* What is expected *
Using the data that follows, return exactly the lines from the one that contains "bpy.context.scene.collection.objects.link(empty)" through the one that contains "before = set(bpy.data.objects)", ends included.

* Given material *

::::::::

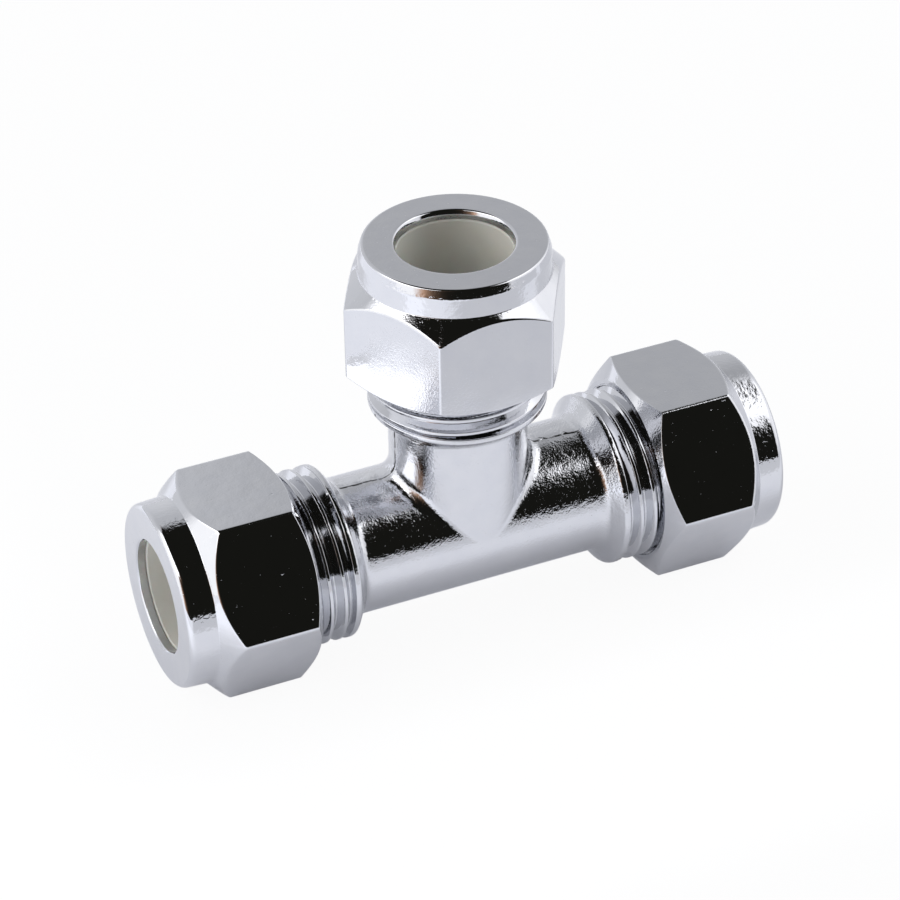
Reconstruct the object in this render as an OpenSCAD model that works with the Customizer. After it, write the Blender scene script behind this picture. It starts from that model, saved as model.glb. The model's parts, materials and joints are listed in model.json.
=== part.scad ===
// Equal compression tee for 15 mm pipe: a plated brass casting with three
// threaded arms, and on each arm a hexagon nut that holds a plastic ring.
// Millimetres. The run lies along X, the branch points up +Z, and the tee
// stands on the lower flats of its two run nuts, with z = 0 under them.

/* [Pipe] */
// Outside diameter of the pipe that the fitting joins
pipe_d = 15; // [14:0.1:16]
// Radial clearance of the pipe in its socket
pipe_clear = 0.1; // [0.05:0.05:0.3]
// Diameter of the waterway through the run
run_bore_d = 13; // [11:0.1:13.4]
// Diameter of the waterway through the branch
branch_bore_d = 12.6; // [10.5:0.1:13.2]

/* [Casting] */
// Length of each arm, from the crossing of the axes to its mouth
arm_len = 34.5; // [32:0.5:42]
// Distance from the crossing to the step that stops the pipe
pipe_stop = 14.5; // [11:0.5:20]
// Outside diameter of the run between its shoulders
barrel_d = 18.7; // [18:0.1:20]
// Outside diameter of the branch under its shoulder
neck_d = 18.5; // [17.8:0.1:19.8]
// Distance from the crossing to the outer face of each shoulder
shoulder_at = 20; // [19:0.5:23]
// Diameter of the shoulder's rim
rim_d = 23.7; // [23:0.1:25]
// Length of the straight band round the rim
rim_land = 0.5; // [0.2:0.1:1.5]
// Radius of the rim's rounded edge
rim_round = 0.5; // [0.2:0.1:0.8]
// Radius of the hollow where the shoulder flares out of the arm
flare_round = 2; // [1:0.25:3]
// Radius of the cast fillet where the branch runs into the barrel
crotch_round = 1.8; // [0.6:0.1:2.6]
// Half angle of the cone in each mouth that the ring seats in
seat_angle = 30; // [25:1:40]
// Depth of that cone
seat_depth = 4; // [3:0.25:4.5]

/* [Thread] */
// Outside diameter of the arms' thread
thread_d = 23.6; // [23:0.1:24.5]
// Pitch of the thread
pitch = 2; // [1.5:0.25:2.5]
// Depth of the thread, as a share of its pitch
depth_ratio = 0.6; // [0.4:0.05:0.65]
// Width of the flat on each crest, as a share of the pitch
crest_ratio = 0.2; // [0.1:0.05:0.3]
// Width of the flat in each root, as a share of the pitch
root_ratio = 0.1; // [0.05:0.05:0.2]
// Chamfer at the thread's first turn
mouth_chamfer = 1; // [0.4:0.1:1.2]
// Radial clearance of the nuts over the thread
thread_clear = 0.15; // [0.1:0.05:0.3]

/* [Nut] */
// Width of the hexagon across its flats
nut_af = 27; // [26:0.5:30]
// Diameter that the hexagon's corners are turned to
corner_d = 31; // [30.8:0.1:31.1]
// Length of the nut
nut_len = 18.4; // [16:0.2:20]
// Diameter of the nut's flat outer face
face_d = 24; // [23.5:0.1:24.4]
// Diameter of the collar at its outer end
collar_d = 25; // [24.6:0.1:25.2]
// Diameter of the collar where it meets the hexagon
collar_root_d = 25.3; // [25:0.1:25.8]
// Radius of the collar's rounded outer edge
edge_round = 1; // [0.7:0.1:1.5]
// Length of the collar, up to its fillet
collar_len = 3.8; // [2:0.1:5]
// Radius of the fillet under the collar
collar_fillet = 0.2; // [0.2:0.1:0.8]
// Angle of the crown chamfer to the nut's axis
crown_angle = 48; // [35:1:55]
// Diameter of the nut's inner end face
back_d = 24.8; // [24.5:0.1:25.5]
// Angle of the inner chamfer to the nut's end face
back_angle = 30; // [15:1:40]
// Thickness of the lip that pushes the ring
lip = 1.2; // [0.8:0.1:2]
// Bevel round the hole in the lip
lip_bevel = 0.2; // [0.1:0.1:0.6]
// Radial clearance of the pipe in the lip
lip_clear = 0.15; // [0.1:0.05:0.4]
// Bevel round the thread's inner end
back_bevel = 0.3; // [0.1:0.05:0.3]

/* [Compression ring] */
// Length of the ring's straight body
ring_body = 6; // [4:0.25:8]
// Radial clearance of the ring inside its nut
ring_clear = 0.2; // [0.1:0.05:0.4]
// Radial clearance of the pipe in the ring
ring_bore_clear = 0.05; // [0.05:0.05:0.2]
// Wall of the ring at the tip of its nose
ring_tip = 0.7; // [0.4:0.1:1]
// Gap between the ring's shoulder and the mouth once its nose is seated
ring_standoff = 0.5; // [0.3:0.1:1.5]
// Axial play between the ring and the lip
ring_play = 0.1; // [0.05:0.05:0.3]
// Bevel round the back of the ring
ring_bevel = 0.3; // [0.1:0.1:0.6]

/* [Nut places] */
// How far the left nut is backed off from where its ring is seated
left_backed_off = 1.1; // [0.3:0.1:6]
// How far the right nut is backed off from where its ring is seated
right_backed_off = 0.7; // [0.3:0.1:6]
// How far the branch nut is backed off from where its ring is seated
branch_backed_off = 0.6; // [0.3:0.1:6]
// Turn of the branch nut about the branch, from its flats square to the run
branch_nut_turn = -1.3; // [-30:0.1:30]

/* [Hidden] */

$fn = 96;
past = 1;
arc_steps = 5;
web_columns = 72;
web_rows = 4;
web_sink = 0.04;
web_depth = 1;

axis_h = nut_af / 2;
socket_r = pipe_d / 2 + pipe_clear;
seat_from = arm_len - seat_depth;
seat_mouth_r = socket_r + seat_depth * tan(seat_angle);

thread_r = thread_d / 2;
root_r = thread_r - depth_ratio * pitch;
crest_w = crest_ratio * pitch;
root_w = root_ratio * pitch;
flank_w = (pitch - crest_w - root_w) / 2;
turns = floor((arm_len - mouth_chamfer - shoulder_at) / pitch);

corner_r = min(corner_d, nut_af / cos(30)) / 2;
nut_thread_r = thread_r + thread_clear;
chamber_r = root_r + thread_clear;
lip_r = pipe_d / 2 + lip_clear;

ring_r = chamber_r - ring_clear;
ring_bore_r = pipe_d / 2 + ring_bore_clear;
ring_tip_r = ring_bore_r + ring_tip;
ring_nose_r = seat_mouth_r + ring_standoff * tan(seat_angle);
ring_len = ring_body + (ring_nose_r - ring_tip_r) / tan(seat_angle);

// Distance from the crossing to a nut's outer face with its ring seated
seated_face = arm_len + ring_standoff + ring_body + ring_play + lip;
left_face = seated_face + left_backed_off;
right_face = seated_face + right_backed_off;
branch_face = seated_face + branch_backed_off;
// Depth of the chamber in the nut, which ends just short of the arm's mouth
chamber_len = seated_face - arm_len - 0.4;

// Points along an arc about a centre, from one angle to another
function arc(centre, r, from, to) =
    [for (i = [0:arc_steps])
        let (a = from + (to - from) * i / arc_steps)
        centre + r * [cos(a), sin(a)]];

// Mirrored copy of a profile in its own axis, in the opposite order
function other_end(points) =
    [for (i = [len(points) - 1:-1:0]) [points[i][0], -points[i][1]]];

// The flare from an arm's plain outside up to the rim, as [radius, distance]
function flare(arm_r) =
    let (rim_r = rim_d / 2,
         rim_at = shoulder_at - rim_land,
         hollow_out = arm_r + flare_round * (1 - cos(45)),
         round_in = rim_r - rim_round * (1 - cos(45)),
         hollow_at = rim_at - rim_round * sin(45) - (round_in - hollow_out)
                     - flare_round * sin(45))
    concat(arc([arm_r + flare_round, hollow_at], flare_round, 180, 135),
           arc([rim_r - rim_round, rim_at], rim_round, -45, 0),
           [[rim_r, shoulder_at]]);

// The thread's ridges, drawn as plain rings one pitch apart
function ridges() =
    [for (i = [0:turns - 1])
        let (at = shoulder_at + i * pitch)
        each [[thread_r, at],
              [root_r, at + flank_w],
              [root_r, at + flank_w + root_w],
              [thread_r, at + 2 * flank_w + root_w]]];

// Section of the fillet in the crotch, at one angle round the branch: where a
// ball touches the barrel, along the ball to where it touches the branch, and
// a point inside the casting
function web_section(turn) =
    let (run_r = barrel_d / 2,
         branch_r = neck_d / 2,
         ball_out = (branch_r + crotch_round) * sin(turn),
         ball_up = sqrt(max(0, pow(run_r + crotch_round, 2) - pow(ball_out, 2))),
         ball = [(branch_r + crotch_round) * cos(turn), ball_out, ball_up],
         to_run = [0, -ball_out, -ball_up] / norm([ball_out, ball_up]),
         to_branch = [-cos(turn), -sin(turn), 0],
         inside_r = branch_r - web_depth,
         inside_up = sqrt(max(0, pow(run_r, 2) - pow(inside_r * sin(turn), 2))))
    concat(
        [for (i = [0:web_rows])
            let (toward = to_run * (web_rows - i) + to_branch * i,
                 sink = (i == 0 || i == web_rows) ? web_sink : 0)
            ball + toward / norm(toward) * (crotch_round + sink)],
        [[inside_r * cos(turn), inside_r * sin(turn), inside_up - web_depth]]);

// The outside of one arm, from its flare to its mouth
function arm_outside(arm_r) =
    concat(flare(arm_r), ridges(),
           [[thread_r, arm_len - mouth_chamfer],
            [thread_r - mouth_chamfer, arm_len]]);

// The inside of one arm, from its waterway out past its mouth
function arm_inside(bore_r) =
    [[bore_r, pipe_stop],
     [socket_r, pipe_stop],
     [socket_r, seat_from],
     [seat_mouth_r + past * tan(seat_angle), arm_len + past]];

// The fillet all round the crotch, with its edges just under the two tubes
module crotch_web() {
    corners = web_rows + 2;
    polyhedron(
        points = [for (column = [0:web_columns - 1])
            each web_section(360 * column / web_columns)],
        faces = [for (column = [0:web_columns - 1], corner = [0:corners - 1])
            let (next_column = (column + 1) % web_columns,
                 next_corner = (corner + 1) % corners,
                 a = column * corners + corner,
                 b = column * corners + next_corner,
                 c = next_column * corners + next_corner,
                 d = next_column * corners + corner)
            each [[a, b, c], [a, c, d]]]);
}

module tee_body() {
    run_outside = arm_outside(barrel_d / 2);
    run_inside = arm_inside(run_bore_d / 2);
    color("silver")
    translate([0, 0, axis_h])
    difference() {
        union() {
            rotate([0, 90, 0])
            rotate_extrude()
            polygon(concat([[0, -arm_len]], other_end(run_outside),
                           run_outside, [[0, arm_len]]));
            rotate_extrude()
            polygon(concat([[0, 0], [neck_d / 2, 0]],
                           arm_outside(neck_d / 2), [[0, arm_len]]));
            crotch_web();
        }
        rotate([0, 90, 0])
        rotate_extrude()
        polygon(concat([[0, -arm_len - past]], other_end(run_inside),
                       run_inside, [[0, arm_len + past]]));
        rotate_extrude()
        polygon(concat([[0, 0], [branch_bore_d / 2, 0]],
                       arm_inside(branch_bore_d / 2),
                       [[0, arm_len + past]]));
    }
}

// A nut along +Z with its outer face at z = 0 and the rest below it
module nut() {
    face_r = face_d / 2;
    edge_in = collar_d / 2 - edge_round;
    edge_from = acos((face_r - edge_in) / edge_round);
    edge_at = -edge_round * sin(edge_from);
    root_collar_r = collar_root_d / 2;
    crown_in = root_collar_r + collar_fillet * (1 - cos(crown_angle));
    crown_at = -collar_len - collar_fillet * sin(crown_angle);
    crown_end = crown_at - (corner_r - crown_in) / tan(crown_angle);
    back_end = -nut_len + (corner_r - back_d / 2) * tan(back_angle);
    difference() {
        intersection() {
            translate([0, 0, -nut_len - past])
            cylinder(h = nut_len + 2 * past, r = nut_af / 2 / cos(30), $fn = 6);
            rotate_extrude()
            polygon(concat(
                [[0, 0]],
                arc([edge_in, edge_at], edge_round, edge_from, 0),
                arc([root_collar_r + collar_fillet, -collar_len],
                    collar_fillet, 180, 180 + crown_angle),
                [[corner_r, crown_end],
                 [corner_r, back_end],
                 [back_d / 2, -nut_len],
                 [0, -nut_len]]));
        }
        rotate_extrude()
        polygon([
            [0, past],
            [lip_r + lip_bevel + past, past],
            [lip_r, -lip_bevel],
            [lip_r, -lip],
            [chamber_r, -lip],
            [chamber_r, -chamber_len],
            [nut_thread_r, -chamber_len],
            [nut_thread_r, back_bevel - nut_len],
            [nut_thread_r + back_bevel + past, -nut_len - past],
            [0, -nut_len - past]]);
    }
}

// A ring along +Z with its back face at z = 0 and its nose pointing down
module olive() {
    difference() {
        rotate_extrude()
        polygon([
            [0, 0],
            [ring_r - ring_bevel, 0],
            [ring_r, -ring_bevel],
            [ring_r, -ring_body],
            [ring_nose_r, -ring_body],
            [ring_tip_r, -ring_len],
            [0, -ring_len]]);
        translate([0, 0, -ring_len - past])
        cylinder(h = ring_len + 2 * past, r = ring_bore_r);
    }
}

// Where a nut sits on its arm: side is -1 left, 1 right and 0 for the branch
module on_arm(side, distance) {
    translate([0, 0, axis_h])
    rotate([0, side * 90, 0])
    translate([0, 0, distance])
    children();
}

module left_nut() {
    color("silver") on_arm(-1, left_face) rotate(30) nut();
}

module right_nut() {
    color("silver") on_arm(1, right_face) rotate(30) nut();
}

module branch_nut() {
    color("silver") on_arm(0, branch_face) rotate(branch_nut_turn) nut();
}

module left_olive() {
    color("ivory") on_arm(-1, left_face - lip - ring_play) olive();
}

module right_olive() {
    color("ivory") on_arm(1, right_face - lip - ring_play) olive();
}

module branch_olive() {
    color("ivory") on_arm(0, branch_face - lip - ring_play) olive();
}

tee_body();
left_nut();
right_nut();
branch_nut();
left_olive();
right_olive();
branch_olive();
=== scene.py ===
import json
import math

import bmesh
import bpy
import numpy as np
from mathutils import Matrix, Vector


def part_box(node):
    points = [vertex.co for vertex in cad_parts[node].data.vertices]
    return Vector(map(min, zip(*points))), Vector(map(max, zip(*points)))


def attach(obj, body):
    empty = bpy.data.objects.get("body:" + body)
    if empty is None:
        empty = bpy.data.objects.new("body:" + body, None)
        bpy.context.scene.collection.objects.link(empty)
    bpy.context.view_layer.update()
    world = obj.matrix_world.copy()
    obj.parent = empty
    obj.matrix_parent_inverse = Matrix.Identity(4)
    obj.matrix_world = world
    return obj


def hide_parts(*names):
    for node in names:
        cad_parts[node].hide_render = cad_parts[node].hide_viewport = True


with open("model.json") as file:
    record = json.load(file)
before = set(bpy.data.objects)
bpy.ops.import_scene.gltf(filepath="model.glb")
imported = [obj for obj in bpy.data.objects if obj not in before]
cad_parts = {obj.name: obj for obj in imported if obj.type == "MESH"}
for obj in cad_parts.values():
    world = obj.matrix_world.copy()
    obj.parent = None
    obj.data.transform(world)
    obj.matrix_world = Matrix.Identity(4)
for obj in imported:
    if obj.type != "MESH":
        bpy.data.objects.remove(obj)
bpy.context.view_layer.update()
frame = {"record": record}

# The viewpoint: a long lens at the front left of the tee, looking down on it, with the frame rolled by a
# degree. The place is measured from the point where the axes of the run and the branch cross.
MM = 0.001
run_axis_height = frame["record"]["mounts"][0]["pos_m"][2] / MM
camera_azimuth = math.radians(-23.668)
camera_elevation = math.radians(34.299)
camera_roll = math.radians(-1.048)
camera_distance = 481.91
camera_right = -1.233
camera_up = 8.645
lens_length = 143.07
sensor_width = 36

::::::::

* Correct output *
        bpy.context.scene.collection.objects.link(empty)
    bpy.context.view_layer.update()
    world = obj.matrix_world.copy()
    obj.parent = empty
    obj.matrix_parent_inverse = Matrix.Identity(4)
    obj.matrix_world = world
    return obj


def hide_parts(*names):
    for node in names:
        cad_parts[node].hide_render = cad_parts[node].hide_viewport = True


with open("model.json") as file:
    record = json.load(file)
before = set(bpy.data.objects)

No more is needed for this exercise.